_SUPPLIED INFORMATION_
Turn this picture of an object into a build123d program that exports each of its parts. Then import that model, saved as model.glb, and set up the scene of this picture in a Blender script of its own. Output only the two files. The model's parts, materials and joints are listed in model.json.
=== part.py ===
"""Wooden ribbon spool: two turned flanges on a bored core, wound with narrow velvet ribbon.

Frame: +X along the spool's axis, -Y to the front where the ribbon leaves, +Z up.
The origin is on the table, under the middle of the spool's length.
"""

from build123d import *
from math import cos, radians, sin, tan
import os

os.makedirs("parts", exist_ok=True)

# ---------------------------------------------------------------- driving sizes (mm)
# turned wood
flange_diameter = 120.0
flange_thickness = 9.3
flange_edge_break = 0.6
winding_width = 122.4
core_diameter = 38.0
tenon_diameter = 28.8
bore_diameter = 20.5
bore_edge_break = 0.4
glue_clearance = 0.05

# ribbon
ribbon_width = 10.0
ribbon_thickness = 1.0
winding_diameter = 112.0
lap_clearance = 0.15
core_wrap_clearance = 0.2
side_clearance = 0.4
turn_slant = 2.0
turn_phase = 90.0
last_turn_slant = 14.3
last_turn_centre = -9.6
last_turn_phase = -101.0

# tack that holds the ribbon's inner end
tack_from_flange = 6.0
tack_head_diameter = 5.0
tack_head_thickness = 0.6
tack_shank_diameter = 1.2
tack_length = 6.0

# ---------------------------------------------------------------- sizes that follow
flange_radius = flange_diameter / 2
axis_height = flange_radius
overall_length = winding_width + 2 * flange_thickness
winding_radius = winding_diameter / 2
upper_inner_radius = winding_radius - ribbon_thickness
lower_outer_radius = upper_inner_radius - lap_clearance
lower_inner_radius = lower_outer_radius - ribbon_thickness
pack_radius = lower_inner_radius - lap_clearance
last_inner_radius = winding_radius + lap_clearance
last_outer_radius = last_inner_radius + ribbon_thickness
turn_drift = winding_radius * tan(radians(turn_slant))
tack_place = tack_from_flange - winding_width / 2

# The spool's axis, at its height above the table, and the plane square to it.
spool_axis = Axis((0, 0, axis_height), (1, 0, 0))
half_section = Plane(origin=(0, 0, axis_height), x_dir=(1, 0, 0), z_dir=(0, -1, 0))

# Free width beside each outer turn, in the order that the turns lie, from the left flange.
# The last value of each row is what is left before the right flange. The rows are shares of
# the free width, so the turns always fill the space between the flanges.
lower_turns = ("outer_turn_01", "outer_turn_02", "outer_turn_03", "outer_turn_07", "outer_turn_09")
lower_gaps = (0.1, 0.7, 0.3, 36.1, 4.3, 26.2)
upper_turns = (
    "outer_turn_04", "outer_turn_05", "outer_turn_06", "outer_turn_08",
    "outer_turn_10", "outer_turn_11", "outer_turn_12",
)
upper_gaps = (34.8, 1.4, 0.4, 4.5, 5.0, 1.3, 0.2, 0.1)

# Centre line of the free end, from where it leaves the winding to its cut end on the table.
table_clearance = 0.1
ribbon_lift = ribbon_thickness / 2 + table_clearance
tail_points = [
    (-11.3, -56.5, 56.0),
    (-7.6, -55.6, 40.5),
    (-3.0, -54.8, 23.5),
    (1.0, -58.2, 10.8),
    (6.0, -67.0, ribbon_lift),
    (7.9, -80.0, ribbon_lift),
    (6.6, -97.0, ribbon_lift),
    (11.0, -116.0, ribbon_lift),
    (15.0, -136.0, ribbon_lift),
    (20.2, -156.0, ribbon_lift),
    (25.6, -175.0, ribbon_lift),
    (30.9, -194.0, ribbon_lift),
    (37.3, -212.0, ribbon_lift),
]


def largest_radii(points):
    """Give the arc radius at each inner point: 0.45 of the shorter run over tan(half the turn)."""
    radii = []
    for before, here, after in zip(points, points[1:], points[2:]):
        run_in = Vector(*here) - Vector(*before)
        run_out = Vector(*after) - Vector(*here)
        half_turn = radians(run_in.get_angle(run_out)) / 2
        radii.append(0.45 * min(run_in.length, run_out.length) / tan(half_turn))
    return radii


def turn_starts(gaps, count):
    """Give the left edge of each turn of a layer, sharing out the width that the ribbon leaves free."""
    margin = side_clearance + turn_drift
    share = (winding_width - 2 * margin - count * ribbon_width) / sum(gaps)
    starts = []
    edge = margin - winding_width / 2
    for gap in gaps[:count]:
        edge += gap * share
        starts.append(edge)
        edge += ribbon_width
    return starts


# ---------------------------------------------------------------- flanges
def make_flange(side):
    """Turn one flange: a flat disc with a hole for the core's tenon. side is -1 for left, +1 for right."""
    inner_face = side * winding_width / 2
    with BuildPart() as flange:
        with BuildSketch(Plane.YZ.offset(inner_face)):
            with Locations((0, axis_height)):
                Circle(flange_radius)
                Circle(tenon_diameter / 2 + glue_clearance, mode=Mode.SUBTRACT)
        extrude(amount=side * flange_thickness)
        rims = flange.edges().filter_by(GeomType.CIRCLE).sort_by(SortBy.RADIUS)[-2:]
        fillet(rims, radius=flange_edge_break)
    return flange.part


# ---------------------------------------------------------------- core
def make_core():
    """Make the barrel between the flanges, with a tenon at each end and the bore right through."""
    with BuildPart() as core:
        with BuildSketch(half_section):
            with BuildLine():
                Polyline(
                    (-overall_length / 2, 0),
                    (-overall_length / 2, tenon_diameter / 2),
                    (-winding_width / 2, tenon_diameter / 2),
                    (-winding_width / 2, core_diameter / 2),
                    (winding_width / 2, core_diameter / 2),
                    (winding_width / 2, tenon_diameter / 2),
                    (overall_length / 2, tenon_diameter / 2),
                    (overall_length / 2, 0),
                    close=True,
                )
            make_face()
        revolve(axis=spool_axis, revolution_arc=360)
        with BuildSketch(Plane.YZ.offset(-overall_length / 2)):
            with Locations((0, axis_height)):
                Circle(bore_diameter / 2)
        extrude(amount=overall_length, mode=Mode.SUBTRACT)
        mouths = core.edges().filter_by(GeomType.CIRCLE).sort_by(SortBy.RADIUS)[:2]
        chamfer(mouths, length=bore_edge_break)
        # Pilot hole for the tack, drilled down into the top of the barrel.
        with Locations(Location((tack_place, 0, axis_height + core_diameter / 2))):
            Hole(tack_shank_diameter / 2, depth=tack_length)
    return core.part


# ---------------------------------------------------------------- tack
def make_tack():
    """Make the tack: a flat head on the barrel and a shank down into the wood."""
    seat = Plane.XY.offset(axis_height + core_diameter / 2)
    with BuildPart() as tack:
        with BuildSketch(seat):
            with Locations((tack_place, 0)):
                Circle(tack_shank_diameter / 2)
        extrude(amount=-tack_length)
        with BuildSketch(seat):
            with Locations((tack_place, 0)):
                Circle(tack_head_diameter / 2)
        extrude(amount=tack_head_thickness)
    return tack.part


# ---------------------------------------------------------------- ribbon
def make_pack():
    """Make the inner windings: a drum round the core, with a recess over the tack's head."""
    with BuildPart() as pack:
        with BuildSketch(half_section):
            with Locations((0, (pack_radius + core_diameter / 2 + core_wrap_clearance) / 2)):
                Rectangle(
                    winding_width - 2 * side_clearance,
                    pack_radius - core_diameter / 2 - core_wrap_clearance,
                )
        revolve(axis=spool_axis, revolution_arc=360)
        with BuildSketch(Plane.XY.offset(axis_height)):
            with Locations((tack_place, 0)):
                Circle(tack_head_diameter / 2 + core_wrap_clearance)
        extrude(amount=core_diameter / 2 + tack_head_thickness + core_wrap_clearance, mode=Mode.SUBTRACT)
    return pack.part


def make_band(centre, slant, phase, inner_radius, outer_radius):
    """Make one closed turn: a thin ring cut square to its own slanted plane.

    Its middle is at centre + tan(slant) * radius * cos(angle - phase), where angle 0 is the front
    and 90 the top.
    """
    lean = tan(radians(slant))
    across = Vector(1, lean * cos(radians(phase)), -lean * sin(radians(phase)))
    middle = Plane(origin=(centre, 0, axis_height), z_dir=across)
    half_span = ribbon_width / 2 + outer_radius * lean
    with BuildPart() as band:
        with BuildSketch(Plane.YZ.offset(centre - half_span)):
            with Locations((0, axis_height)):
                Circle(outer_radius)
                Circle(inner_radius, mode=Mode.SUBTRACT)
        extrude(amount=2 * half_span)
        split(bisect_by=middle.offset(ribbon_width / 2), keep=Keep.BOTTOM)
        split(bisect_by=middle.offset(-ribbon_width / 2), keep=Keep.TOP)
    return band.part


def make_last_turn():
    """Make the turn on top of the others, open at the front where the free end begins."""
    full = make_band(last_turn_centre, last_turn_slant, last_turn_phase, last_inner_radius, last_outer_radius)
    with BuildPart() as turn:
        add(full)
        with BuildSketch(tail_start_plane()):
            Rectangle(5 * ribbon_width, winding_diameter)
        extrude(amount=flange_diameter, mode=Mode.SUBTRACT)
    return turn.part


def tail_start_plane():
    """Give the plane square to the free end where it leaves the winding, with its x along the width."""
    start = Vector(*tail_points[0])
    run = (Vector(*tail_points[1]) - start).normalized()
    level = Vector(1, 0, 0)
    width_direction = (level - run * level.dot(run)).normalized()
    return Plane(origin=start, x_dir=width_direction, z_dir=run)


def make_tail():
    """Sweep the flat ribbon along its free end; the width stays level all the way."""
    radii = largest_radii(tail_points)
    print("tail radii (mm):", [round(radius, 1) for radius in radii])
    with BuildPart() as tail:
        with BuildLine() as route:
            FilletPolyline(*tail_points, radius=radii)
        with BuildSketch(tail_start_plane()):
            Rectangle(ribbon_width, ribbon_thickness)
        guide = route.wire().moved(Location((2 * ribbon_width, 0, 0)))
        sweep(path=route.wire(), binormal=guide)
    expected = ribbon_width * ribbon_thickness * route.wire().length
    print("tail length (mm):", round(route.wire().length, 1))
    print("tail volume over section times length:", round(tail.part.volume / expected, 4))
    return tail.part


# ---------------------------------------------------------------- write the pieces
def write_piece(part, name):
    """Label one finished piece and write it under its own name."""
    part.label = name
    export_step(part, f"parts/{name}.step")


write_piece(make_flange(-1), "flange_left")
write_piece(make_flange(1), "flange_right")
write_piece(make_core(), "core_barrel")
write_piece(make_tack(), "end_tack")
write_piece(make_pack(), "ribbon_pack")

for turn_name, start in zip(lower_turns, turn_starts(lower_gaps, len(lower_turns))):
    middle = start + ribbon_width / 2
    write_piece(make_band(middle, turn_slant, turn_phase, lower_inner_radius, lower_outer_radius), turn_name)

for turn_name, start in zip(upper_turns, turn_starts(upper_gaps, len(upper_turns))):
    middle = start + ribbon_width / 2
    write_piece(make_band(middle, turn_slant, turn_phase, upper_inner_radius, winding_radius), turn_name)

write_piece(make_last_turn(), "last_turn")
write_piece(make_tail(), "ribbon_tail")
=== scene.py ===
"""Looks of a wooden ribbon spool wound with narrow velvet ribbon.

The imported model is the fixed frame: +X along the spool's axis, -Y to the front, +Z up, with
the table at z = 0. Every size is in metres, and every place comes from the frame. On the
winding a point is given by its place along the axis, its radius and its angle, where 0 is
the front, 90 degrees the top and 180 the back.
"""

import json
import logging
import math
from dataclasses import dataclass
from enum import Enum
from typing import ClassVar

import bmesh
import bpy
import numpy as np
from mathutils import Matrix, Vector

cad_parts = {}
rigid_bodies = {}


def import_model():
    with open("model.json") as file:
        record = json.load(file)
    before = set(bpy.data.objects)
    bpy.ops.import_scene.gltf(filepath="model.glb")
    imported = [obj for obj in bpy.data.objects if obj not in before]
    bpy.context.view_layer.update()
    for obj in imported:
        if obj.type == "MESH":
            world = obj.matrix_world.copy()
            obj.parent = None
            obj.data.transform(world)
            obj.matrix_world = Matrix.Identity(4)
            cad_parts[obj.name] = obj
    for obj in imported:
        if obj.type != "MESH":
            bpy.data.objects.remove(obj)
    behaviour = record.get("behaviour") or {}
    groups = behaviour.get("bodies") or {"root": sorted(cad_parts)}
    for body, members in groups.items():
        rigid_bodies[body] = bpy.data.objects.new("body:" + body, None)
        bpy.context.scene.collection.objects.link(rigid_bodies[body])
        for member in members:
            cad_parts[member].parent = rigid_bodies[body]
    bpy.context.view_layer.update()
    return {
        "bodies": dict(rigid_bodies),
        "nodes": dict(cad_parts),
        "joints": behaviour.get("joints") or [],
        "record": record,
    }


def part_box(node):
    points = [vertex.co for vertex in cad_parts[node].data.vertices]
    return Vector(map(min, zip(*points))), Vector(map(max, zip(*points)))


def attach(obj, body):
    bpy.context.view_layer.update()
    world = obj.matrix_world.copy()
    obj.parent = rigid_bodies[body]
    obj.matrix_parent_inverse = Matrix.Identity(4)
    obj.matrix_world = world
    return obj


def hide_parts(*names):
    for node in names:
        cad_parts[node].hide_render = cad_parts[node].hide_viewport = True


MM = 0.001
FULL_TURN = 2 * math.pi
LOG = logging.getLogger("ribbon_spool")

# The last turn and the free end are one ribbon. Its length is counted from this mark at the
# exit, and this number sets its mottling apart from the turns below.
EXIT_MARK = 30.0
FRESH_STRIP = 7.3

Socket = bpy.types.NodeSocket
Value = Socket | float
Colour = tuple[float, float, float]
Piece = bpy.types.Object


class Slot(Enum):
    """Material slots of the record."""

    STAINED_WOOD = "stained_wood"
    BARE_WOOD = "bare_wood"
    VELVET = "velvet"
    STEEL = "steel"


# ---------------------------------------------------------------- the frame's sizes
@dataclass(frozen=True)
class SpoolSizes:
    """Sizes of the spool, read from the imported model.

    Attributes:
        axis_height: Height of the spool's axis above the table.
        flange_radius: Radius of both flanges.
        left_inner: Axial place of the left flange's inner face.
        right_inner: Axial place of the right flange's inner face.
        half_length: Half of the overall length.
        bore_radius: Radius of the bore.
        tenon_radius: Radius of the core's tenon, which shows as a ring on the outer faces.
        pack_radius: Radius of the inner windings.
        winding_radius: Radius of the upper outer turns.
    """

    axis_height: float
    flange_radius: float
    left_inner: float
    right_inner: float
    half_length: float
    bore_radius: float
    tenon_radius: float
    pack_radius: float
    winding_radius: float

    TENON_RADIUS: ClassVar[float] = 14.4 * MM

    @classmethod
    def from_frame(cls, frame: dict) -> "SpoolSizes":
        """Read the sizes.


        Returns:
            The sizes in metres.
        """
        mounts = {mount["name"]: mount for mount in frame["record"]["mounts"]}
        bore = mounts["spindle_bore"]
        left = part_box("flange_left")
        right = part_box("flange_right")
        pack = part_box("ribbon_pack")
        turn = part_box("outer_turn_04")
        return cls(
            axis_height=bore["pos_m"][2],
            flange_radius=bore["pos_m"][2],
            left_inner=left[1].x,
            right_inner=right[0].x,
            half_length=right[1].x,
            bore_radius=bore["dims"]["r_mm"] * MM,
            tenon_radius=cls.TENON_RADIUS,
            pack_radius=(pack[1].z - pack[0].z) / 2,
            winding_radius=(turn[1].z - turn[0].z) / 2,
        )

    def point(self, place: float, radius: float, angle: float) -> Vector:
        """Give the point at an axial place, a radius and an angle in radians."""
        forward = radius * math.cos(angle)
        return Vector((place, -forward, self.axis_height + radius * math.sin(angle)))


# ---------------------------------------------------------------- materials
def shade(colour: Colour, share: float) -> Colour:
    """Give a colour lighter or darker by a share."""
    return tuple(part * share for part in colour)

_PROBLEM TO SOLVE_
Print only the lines from the top of the data above down to the line holding "tack_length = 6.0", inclusive.

_OUTPUT BELOW_
Turn this picture of an object into a build123d program that exports each of its parts. Then import that model, saved as model.glb, and set up the scene of this picture in a Blender script of its own. Output only the two files. The model's parts, materials and joints are listed in model.json.
=== part.py ===
"""Wooden ribbon spool: two turned flanges on a bored core, wound with narrow velvet ribbon.

Frame: +X along the spool's axis, -Y to the front where the ribbon leaves, +Z up.
The origin is on the table, under the middle of the spool's length.
"""

from build123d import *
from math import cos, radians, sin, tan
import os

os.makedirs("parts", exist_ok=True)

# ---------------------------------------------------------------- driving sizes (mm)
# turned wood
flange_diameter = 120.0
flange_thickness = 9.3
flange_edge_break = 0.6
winding_width = 122.4
core_diameter = 38.0
tenon_diameter = 28.8
bore_diameter = 20.5
bore_edge_break = 0.4
glue_clearance = 0.05

# ribbon
ribbon_width = 10.0
ribbon_thickness = 1.0
winding_diameter = 112.0
lap_clearance = 0.15
core_wrap_clearance = 0.2
side_clearance = 0.4
turn_slant = 2.0
turn_phase = 90.0
last_turn_slant = 14.3
last_turn_centre = -9.6
last_turn_phase = -101.0

# tack that holds the ribbon's inner end
tack_from_flange = 6.0
tack_head_diameter = 5.0
tack_head_thickness = 0.6
tack_shank_diameter = 1.2
tack_length = 6.0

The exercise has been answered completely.